WASHINGTON — Sen. Susan Collins (R-Maine) announced today she would vote to confirm Supreme Court nominee Brett Kavanaugh, putting him on track for confirmation in a Saturday vote as Sen. Joe Manchin (D-W.Va.) announced directly afterward that he would cross party lines to back the judge.
Collins voted “yes” on a procedural vote earlier today, ending debate on the nomination and moving it toward a final vote. She then had lunch with Majority Leader Mitch McConnell (R-Ky.) and Majority Whip John Cornyn (R-Texas).
Sen. Lisa Murkowski (R-Alaska) voted “no” on cloture and said she would also vote against Kavanaugh, who is opposed by Alaska’s largest Native group that also strongly backs Murkowski, in the final vote.
Sen. Jeff Flake (R-Ariz.) told reporters that “unless something big changed” he’s going to vote for Kavanaugh.
With Sen. Steve Daines (R-Mont.) planning to miss the vote for his daughter’s wedding, that would put the tally at 50-49.
Protesters in the Senate gallery shouted “vote no” as Collins took the floor to announce her decision this afternoon.
Collins declared that the Supreme Court nomination process “finally hit rock bottom,” and said senators were left to “decide what the Constitution’s advise and consent duty means.”
The senator said the president has broad discretion to pick a nominee, and said her job is to focus on the nominee’s qualifications and weigh whether the candidate’s philosophy “is within the mainstream of judicial thought.”
“I’ve never considered the president’s identity or politics when considering Supreme Court justices,” she added, noting how she voted for nominees from presidents Bush and Obama.
Collins delivered a lengthy address hitting several policy points, including stating that she believes Kavanaugh will respect precedent in Roe v. Wade and Obergefell v. Hodges.
She said the Senate would be “ill-served in the long run if we abandon the presumption of innocence and fairness” and said she worried when an accusation stood in contrast to the nominee’s long track record.
“I found her testimony to be sincere, painful and compelling. I believe she is a survivor of a sexual assault and this trauma has up-ended her life,” Collins said, adding that there wasn’t evidence of corroborating witnesses to the high-school gathering at which Christine Blasey Ford said Kavanaugh pinned her to a bed.
“The facts presented do not mean that Professor Ford was not sexually assaulted that night or at some other time,” she continued, but said they “failed to meet the more-likely-than-not standard” in order to use it to dismiss Kavanaugh’s nomination.
Collins said “nothing can be further from the truth” than concluding that Kavanaugh supporters in the Senate don’t care about the scourge of sexual assault. “The #MeToo movement is real… it is long overdue.”

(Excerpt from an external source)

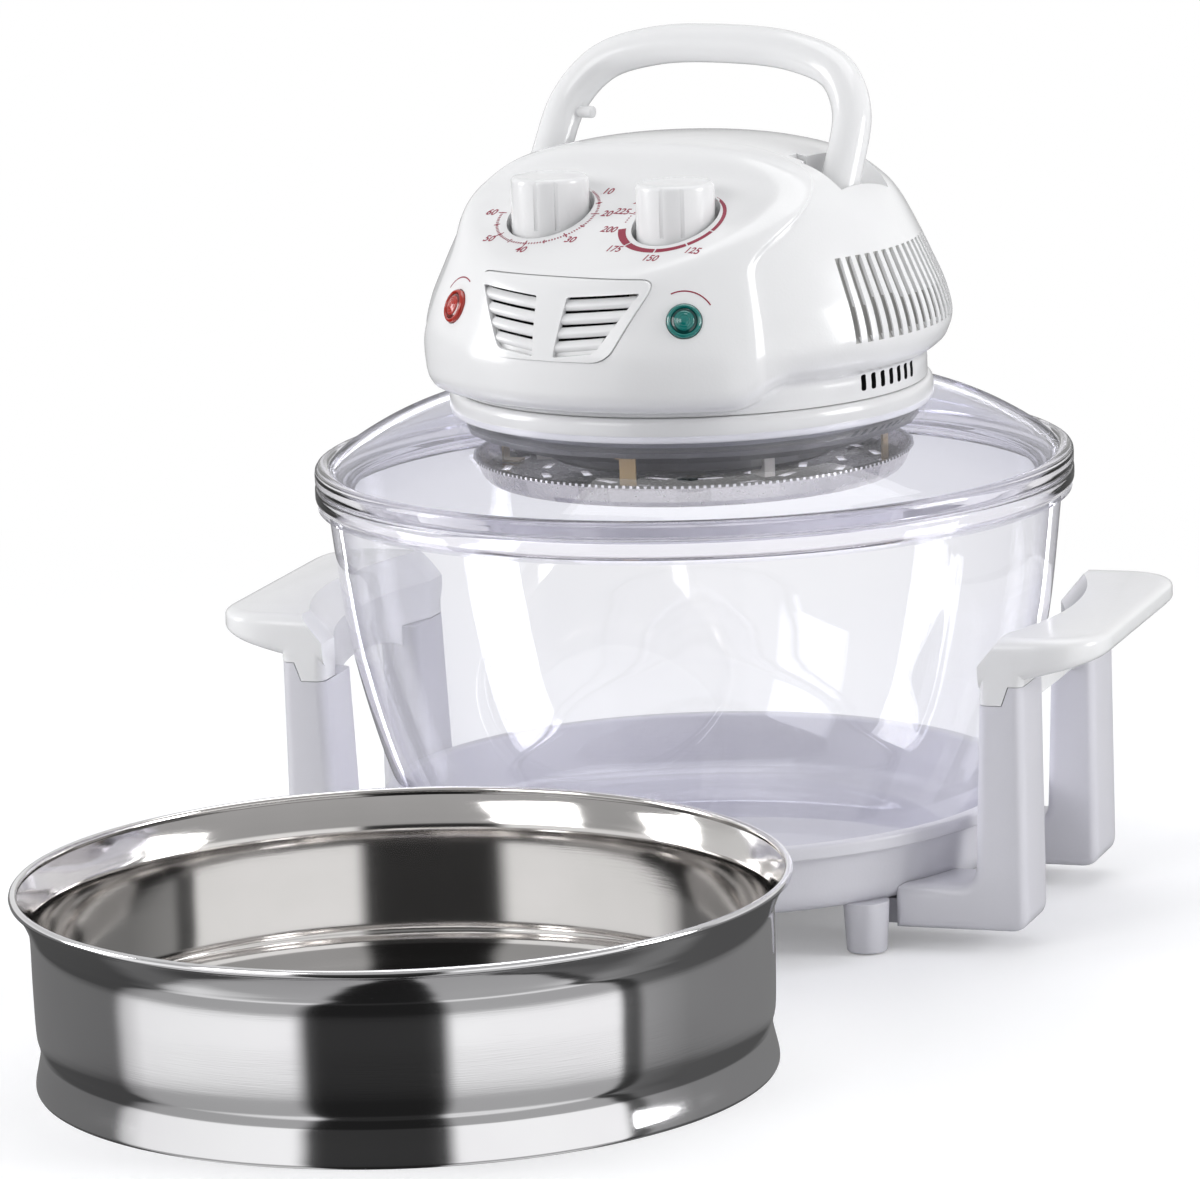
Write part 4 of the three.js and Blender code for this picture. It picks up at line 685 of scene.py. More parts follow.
def apron_mesh():
    """The skirt under a grip that follows the bowl, with an arch in its lower edge."""
    ring = carved(bar_mesh(BOWL_SIDE + APRON_WALL, APRON_LOW, CAP_TOP, HERE, 160),
                  bar_mesh(BOWL_SIDE, APRON_LOW - 6, GRIP_TOP, HERE, 160))
    front = carved(ring, box_mesh((60, -60, 90), (200, 60, 140)), operation="INTERSECT")
    arch = Matrix.Translation((LEG_TOP_INNER, 0, APRON_LOW)) @ Matrix.Diagonal((1, ARCH_HALF, ARCH_RISE, 1))
    ends = [box_mesh((0, low, 0), (220, high, SEAM_TOP)) for low, high in both_ends(APRON_END, 200)]
    return carved(front, bar_mesh(1, -60, 60, arch @ ALONG_X), together(ends))


def grip_mesh():
    plan = rounded([(GRIP_INNER, -LEG_FRONT), (GRIP_OUTER, -LEG_FRONT, GRIP_CORNER),
                    (GRIP_OUTER, LEG_FRONT, GRIP_CORNER), (GRIP_INNER, LEG_FRONT)], 16)
    body = soft_slab(plan, GRIP_TOP - GRIP_THICK, GRIP_TOP, GRIP_EDGE, HERE, 6, raised_under)
    caps = [prism_mesh(rectangle((LEG_TOP_INNER, low), (LEG_OUTER, high), LEG_EDGE, 8), SEAM_TOP, CAP_TOP)
            for low, high in both_ends(LEG_BACK, LEG_FRONT)]
    body = carved(body, apron_mesh(), *caps, operation="UNION")
    bowl_room = [(0, 80), (BOWL_SIDE, 80), (BOWL_SIDE, CHAMFER_LOW), (BOWL_SIDE + CHAMFER_RUN, GRIP_TOP),
                 (BOWL_SIDE + CHAMFER_RUN, ABOVE_GRIP), (0, ABOVE_GRIP)]
    slope_top = LEG_TOP_INNER + CHAMFER_RUN
    slope = [(100, CHAMFER_LOW), (LEG_TOP_INNER, CHAMFER_LOW), (slope_top, GRIP_TOP), (slope_top, ABOVE_GRIP),
             (100, ABOVE_GRIP)]
    side, outside = LEG_OUTER - 6.3, LEG_OUTER + 6
    leg_room = [(side - 3, 101), (outside, 101), (outside, 115.5), (side, 115.5), (side - 3, SEAM_TOP)]
    ends = [prism_mesh(leg_room, low, high, UPRIGHT) for low, high in both_ends(LEG_BACK - 0.01, BEYOND)]
    inner = [box_mesh((0, low, 0), (LEG_TOP_INNER, high, ABOVE_GRIP))
             for low, high in reversed(both_ends(60, BEYOND))]
    return carved(body, revolved(bowl_room, HERE, 240), prism_mesh(slope, -BEYOND, BEYOND, UPRIGHT),
                  together(ends), together(inner))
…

Collins defended Senate Judiciary Committee Ranking Dianne Feinstein (D-Calif.) against GOP charges that she was behind the leak of Ford’s letter detailing her allegations. “She is a person of integrity and I stand by her,” Collins said of Feinstein, slamming the mysterious leaker as “unconscionable.”
The senator said she hoped the nominee would “work to lessen the divisions in the Supreme Court so that we have far fewer 5-4 decisions.”
Manchin said in a statement released after Collins’ speech that he has “reservations about this vote given the serious accusations against Judge Kavanaugh and the temperament he displayed in the hearing.”
“And my heart goes out to anyone who has experienced any type of sexual assault in their life,” he said. “However, based on all of the information I have available to me, including the recently completed FBI report, I have found Judge Kavanaugh to be a qualified jurist who will follow the Constitution and determine cases based on the legal findings before him. I do hope that Judge Kavanaugh will not allow the partisan nature this process took to follow him onto the court.”